_THE EXERCISE_: List each line in which the string "source" appears.

┄┄┄┄┄┄

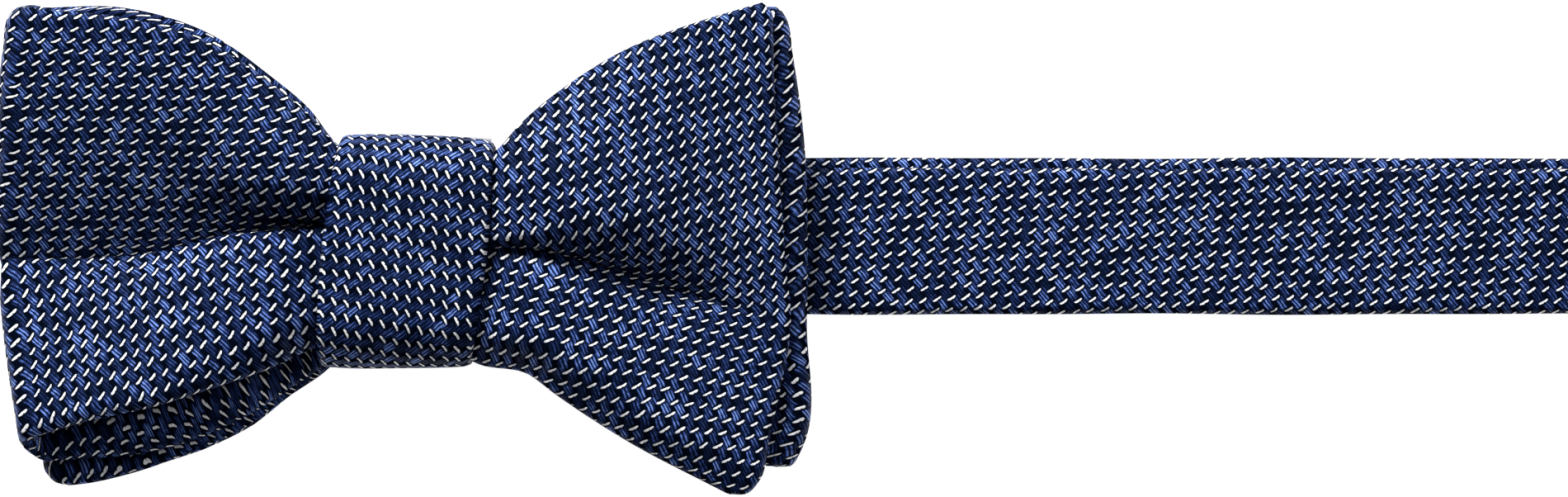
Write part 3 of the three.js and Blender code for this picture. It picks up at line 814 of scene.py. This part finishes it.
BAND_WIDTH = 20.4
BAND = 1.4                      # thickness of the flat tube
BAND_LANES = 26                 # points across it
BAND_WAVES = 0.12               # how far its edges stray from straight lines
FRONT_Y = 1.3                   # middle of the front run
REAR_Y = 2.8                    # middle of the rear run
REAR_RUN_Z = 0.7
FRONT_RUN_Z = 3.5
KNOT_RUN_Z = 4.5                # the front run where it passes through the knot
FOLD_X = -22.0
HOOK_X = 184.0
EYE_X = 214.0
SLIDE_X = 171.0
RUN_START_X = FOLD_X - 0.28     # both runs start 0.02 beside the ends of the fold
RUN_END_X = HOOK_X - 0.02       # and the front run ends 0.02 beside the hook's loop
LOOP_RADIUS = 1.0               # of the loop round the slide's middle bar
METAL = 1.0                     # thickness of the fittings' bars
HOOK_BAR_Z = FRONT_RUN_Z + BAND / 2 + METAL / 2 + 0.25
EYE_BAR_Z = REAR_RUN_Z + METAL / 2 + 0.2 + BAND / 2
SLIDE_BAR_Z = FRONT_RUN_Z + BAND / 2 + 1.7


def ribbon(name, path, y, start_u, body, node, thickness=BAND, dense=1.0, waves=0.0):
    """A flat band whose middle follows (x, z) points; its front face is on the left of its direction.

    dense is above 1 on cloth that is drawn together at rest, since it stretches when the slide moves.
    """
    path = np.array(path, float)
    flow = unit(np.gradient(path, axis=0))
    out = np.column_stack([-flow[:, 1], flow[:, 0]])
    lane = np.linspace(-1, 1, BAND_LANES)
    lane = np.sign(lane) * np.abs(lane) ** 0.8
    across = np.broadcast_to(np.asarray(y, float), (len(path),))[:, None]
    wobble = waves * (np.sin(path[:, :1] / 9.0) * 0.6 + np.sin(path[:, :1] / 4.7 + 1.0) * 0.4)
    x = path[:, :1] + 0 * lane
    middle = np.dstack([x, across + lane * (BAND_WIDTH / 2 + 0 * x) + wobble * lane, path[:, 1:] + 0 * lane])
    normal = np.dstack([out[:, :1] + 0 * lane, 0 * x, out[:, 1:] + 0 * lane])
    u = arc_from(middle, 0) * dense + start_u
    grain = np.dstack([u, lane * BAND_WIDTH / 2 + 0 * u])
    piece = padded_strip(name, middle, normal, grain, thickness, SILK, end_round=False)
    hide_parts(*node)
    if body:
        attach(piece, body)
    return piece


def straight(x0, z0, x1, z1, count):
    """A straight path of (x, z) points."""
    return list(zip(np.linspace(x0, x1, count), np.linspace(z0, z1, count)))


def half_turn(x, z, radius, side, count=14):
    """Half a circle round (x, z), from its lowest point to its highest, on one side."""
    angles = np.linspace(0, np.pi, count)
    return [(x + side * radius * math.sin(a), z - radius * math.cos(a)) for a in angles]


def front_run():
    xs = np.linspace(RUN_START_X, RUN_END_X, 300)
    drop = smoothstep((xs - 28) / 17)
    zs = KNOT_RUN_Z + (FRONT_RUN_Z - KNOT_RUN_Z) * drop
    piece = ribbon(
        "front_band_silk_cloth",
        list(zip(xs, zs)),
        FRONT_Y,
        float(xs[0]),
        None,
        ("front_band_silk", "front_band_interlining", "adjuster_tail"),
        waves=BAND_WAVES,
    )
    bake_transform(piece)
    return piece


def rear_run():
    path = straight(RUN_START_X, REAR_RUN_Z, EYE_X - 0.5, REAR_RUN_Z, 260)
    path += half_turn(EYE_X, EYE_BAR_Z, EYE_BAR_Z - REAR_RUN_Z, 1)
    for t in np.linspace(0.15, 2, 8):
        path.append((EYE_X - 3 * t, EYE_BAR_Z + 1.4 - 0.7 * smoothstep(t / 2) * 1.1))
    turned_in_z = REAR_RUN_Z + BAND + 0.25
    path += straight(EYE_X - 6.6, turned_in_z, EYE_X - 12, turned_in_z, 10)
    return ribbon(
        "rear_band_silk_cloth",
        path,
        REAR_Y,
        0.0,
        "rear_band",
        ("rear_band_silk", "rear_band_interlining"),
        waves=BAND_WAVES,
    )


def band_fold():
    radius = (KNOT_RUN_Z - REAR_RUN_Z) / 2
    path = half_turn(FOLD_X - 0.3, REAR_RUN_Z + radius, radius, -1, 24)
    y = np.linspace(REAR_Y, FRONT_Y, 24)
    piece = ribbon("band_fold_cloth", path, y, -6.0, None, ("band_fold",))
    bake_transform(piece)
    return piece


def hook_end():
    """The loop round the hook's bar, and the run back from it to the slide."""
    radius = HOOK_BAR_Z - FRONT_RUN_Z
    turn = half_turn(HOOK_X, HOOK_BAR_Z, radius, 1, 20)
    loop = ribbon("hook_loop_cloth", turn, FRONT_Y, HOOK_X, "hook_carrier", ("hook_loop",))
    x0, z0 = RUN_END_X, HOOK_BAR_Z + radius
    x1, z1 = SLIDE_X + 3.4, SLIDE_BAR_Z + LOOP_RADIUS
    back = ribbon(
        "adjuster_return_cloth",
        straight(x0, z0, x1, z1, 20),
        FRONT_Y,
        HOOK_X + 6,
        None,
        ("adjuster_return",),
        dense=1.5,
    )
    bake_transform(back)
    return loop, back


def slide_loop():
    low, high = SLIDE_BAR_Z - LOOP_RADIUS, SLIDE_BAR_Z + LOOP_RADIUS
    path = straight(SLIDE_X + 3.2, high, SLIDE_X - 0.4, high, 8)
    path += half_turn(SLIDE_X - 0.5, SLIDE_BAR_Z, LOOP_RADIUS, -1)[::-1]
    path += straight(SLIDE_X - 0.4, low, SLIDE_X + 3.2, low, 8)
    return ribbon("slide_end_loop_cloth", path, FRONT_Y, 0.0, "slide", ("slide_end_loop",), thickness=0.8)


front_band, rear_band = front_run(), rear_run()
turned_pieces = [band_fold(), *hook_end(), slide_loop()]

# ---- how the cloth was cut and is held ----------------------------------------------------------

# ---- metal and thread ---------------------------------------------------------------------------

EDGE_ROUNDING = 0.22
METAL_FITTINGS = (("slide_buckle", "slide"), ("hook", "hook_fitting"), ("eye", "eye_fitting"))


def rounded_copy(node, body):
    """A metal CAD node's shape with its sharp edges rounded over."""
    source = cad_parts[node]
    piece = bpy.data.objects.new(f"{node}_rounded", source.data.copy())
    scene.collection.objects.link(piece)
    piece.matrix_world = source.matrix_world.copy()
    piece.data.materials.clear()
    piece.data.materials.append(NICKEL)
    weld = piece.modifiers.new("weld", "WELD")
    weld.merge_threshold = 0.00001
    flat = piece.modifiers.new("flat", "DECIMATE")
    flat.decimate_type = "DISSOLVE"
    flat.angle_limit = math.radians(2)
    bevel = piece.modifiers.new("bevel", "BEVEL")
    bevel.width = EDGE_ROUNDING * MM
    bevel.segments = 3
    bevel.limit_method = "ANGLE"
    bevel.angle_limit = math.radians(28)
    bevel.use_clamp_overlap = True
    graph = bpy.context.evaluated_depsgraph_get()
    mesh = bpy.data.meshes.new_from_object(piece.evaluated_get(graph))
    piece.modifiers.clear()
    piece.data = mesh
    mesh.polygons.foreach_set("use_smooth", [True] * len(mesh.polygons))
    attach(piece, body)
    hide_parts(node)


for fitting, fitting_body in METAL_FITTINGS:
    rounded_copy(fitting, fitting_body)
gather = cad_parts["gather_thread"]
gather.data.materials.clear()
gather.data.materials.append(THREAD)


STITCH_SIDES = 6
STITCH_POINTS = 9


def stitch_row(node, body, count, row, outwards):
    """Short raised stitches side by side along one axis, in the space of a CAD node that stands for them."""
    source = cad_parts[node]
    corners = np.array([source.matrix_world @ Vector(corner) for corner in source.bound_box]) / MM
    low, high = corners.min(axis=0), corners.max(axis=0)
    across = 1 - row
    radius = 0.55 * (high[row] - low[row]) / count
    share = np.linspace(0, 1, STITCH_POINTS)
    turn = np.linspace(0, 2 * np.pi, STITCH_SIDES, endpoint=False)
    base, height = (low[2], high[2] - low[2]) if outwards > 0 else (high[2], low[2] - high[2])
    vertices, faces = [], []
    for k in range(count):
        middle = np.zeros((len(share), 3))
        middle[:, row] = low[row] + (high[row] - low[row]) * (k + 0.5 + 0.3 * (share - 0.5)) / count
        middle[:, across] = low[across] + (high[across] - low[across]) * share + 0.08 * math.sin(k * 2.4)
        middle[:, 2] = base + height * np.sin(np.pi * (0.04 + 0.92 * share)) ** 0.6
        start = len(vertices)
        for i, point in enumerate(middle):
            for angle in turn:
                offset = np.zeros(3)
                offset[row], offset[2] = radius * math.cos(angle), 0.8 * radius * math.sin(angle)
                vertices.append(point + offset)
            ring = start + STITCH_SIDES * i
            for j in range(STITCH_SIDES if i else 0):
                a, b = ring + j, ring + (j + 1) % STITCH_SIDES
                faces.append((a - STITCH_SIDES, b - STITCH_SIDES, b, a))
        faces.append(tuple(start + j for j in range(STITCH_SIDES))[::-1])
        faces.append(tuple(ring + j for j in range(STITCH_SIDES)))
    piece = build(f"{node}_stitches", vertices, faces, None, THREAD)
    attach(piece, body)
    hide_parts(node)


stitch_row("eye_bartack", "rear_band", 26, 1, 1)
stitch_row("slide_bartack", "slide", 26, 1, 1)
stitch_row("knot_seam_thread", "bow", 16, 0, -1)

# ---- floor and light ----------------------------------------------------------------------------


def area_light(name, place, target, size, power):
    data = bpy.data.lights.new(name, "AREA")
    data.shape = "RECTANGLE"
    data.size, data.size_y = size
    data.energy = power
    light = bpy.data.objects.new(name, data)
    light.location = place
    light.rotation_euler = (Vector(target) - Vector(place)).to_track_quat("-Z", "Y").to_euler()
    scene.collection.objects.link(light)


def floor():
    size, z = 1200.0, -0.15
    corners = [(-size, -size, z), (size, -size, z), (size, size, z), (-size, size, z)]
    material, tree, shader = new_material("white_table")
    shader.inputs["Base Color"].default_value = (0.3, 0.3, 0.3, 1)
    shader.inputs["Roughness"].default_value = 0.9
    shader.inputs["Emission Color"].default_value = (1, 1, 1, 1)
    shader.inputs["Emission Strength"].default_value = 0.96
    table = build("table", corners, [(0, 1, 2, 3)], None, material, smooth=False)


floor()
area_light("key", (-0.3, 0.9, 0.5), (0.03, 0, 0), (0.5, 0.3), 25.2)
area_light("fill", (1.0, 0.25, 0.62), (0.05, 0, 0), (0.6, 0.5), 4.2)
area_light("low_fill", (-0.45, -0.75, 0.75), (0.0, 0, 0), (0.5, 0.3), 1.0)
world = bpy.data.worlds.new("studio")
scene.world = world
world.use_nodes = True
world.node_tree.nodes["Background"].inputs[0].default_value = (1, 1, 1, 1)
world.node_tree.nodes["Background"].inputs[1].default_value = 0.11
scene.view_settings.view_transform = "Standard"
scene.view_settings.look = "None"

┄┄┄┄┄┄

_TASK RESPONSE_:
    source = cad_parts[node]
    piece = bpy.data.objects.new(f"{node}_rounded", source.data.copy())
    piece.matrix_world = source.matrix_world.copy()
    source = cad_parts[node]
    corners = np.array([source.matrix_world @ Vector(corner) for corner in source.bound_box]) / MM